WHAT IS EXPECTED: The exercise asks you to copy every line below in which "with" appears.

INPUT MATERIAL:
◇ ◇ ◇ ◇ ◇ ◇ ◇

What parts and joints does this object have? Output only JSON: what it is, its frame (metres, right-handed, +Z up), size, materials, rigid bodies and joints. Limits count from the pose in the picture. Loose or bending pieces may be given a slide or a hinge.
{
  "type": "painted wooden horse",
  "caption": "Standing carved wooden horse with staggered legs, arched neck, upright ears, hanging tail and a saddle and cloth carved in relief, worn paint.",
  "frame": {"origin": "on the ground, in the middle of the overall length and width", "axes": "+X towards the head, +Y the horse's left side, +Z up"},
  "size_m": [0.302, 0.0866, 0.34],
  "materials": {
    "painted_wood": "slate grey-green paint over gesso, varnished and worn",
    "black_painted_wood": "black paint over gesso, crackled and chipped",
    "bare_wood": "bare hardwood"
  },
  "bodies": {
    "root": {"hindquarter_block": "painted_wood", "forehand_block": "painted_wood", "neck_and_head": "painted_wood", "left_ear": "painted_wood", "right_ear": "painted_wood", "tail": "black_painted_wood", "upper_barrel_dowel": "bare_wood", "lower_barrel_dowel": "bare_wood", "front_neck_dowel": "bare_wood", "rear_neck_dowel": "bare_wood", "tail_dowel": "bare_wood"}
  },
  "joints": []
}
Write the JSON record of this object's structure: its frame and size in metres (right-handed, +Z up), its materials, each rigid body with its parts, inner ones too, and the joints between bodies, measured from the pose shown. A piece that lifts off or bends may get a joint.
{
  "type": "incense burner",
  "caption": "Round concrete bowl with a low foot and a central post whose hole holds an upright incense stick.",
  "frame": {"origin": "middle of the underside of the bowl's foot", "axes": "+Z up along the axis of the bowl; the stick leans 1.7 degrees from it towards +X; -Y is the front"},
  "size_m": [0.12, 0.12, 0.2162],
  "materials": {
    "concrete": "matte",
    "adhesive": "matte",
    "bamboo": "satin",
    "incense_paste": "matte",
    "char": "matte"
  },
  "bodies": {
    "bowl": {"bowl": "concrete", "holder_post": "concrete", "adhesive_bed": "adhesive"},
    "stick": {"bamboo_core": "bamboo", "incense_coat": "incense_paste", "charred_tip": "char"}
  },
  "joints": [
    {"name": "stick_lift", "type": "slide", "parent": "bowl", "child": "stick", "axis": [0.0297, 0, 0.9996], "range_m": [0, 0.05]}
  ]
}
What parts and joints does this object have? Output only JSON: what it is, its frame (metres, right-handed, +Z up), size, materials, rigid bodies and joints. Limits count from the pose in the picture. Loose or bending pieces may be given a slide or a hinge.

◇ ◇ ◇ ◇ ◇ ◇ ◇

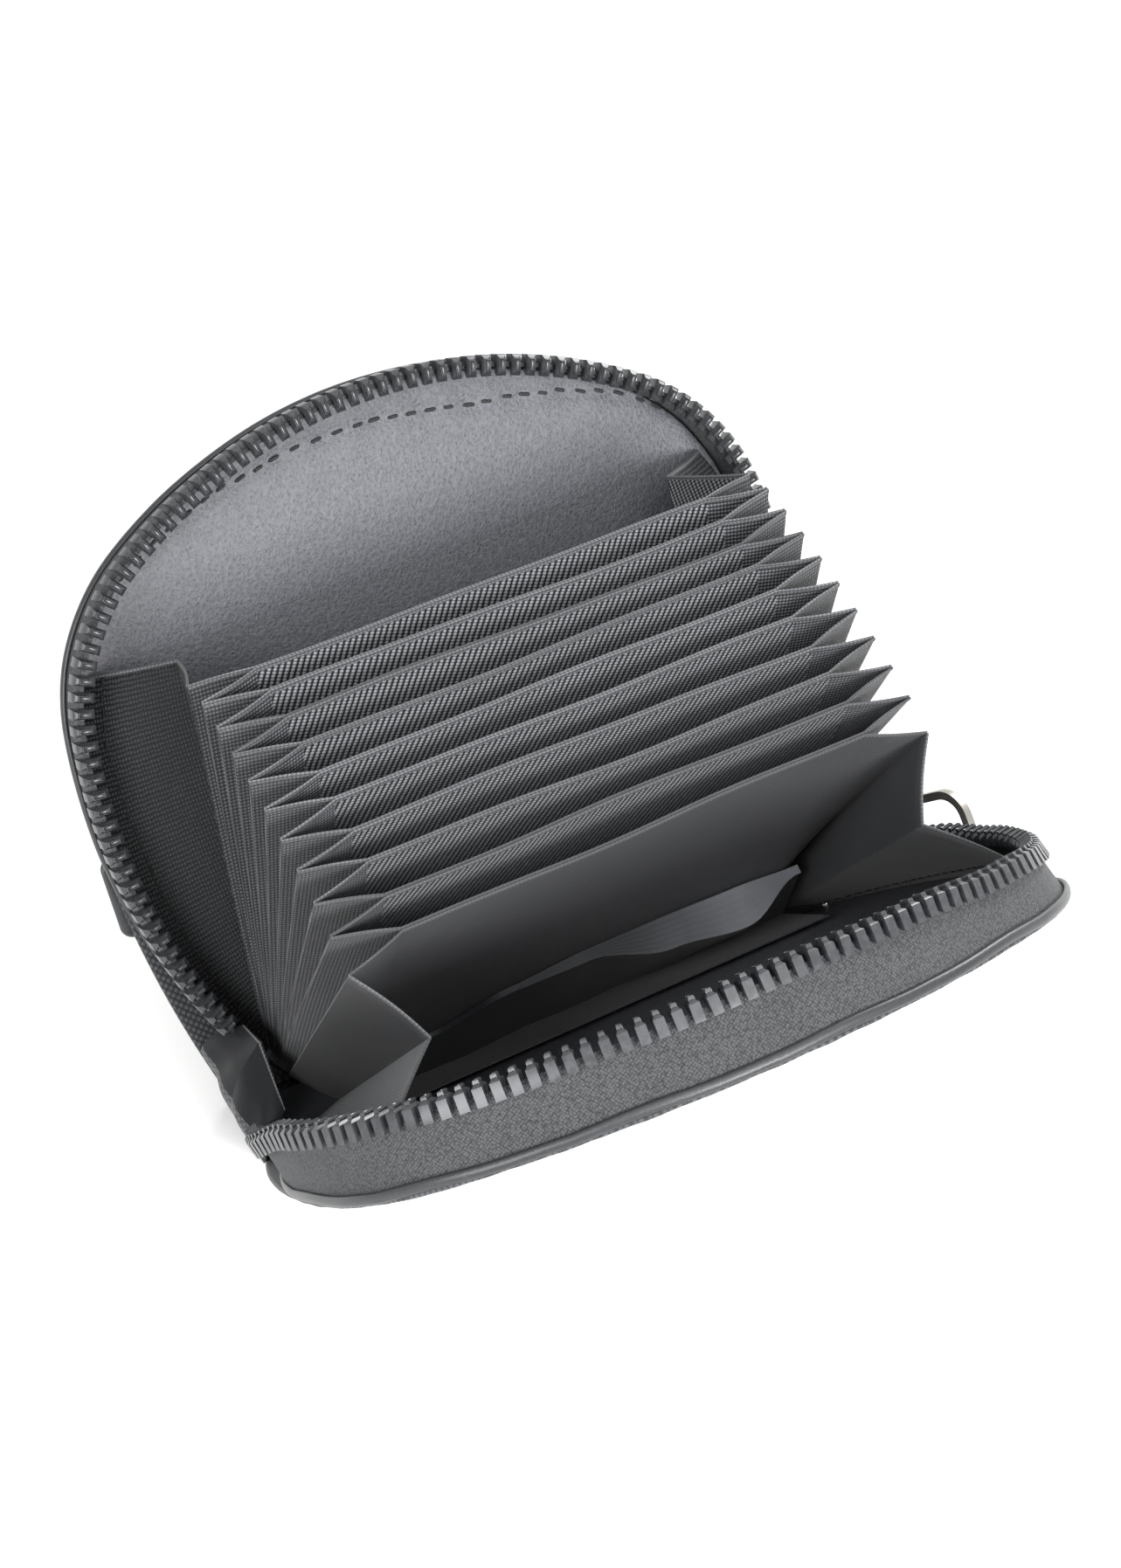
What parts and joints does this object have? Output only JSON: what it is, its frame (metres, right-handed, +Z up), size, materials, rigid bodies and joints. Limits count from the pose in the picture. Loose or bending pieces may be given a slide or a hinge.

◇ ◇ ◇ ◇ ◇ ◇ ◇

EXERCISE RESPONSE:
  "caption": "Standing carved wooden horse with staggered legs, arched neck, upright ears, hanging tail and a saddle and cloth carved in relief, worn paint.",
Write the JSON record of this object's structure: its frame and size in metres (right-handed, +Z up), its materials, each rigid body with its parts, inner ones too, and the joints between bodies, measured from the pose shown. A piece that lifts off or bends may get a joint.
  "caption": "Round concrete bowl with a low foot and a central post whose hole holds an upright incense stick.",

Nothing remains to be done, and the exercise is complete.